At Oak Ridge this week, Xu outlined a roadmap that shows that China is further along than any other advanced reactor R&D program in the world. China, which still gets nearly three-quarters of its electricity from burning coal, is racing to develop low-carbon energy sources, including both conventional nuclear plants and advanced systems such as molten-salt reactors. The largest emitter of greenhouse gases in the world, China aims to more than double its nuclear capacity by 2020, according to the World Nuclear Association.
Xu detailed a multi-stage plan to build demonstration reactors in the next five years and deploy them commercially beginning around 2030. The institute plans to build a 10-megawatt prototype reactor, using solid fuel, by 2020, along with a two-megawatt liquid-fuel machine that will demonstrate the thorium-uranium fuel cycle. (Thorium, which is not fissile, is converted inside a reactor into a fissile isotope of uranium that produces energy and sustains the nuclear reaction.)
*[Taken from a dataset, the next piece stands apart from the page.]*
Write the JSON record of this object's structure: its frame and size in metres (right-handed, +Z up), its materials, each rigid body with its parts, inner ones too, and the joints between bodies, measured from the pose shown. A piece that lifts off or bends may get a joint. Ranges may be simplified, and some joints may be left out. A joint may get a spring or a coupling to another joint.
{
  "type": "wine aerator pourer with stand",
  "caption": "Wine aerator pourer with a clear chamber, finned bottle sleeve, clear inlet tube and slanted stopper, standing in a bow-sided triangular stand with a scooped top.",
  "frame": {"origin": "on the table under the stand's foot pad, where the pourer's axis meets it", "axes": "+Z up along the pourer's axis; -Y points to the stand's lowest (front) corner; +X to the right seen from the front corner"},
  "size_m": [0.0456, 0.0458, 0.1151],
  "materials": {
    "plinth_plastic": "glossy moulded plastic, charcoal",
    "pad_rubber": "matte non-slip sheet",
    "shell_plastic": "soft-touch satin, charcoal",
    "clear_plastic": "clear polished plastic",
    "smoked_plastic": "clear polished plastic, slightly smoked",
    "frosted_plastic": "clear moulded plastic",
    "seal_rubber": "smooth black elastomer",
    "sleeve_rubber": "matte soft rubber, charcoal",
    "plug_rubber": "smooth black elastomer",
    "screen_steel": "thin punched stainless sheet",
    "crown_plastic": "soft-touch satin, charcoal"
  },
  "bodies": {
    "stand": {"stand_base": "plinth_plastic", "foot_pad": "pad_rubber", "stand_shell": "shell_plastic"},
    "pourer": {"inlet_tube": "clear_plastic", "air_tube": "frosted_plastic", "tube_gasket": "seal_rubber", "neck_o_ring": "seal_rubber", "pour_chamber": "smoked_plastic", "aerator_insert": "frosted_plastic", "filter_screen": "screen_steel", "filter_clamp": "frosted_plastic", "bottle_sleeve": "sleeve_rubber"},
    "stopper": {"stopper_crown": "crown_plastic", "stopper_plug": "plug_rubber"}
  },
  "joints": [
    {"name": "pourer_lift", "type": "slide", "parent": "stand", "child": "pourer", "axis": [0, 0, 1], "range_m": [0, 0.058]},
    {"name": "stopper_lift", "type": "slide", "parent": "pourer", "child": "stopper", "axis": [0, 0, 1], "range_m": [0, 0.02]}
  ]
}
In all, there are 700 nuclear engineers working on the molten-salt reactor at SINAP, Xu said, a number that dwarfs other advanced-reactor research programs around the world. The team has a preliminary design for a 10-megawatt thorium-based molten-salt reactor, and has mastered some of the technical challenges involved in building and running such reactors, such as the preparation of high-purity molten salts and the control of tritium, a dangerous isotope of hydrogen that can be used in the making of nuclear weapons. Limiting the production of tritium is a key research goal for the development of molten-salt reactors.